When should the laboring mom get out of the tub? Many midwives feel that she should be encouraged to get out every 30-45 minutes to empty their bladders. The only problem is that some love the water so much, they don’t want to leave it!
When should the newborn baby get out of the water? According to Dr. Rosenthal’s article from The Female Patient, Vol. 16/August 1991 pg. 41″….We have observed no instance of breathing efforts before the infant is brought to the surface, but we believe that there is no benefit to leaving the infant in the water…” Meaning that baby can stay IN the water after birth and bond with mom, just not UNDER the water!
As I hear more and more wonderful things about waterbirth, I feel this is perhaps where my baby and I belong when the time comes to do it again. Whatever you decide is right for your baby, may you have a truly empowering experience!
–© 1996, Kim Mayrose , mother of two, West Des Moines, Iowa
For more information about waterbirth, contact:
Global Maternal/Child Health Association
P.O. Box 1400
Wilsonville, Oregon 97070
Also, read these articles:
Report by Michael Rosenthal in “The Female Patient/ Vol. 16/ August 1991 Warm Water Immersion in Labor and Birth.”
Water Birth: “One Birthing Center’s Observations by Linda Church in Journal of Nurse-Midwifery” Vol. 34, No 4. July/August 1989
“Jet Hydrotherapy for Labor and Postpartum Pain Relief by Kathleen Aderhold and Leslie Perry in Maternal Child Nursing Vol. 16, March/April 1991” Report of experiences at St. Luke’s Hospital, Denver, Colorado.

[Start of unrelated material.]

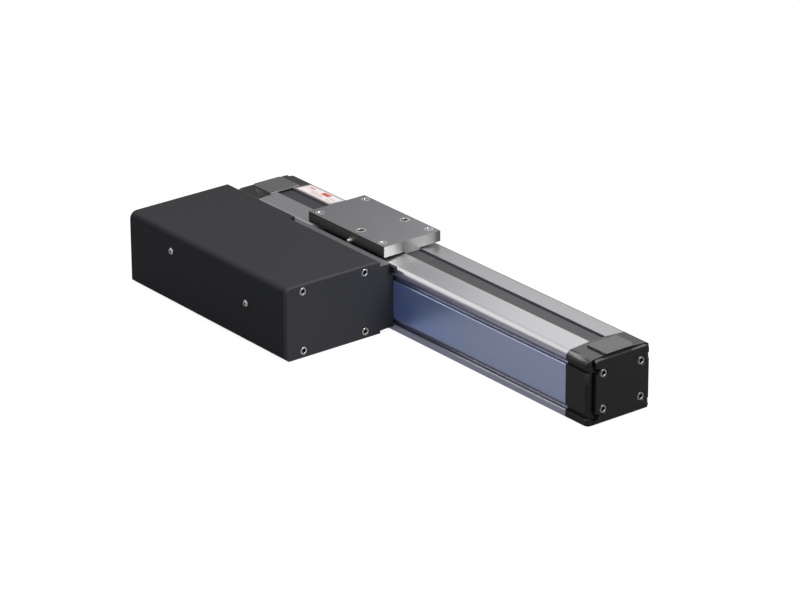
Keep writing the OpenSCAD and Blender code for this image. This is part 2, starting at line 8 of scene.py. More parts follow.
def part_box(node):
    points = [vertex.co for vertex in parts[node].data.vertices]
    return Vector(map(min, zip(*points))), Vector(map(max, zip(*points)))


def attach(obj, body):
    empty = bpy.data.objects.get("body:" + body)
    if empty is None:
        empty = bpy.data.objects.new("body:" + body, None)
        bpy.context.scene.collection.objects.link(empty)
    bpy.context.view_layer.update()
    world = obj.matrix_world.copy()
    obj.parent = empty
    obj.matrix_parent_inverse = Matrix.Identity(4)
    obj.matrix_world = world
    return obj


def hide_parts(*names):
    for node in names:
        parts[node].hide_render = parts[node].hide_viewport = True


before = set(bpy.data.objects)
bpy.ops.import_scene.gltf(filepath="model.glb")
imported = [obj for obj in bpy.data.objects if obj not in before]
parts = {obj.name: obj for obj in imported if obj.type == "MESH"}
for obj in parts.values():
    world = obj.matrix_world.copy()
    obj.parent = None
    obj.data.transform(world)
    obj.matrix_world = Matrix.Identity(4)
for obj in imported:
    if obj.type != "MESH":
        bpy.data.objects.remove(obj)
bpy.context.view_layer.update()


# ---------------------------------------------------------------------------
# Studio: a long lens from the free end, a pale floor and soft boxes above.
# The module lies flat on the floor as it would on a table.
# ---------------------------------------------------------------------------
def linear(hex_colour):
    """Linear red, green, blue and alpha of an sRGB hex colour."""
    channels = [int(hex_colour[i : i + 2], 16) / 255 for i in (1, 3, 5)]
    return tuple(
        c / 12.92 if c <= 0.04045 else ((c + 0.055) / 1.055) ** 2.4 for c in channels
    ) + (1.0,)


def add_node(tree, kind, values=None, links=None, **settings):
    """Adds a node; values fill its sockets, and links join them to others."""
    made = tree.nodes.new(kind)
    for name, value in settings.items():
        setattr(made, name, value)
    for name, value in (values or {}).items():
        made.inputs[name].default_value = value
    for name, source in (links or {}).items():
        tree.links.new(source, made.inputs[name])
    return made


lens_mm = 184.26
camera_place = Vector((2.8298, -2.2428, 1.5525))
camera_yaw = math.radians(52.122)
camera_pitch = math.radians(22.906)
camera_roll = math.radians(-0.3505)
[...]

Kitzinger, S. (1995). “Sheila Kitzinger’s letter from England: Is Water Birth Dangerous? Birth Issues in Perinatal Care, 22 (3), 172-173.”
A recent study conducted at the University of Florida in Gainesville and Case Western Reserve University in Cleveland, Ohio shows that a deep-water bath may be better for a newborn’s first bath than the standard sponge wash. The current standard practice in the United States is that the newborns spend just a few minutes with their mother before being wisked away to the newborn nursery for warming, etc… The sponge wash can cause a significant drop in temperature that some of the newborns have to be returned to the infrared warmer again. This results in longer separation from the mother and family, interfering with the bonding process. With the deep-water bath, there was no significant amount of heat loss sustained on their group of twenty healthy newborns. The direct consequence would be that the baby and family are not denied this important time together. Also, following Leboyer’s beliefs, it would be a much more peaceful and gentler method. What better way to incorporate this than with laboring and/or delivering in water? If this is not desired or cannot be achieved, having the tub in the mother’s hospital room (or at home in a clean, deep sink or tub) would suffice. Perhaps the guidelines mentioned above for waterbirth would work for the deep-water bath, as the water would be of womb temperature.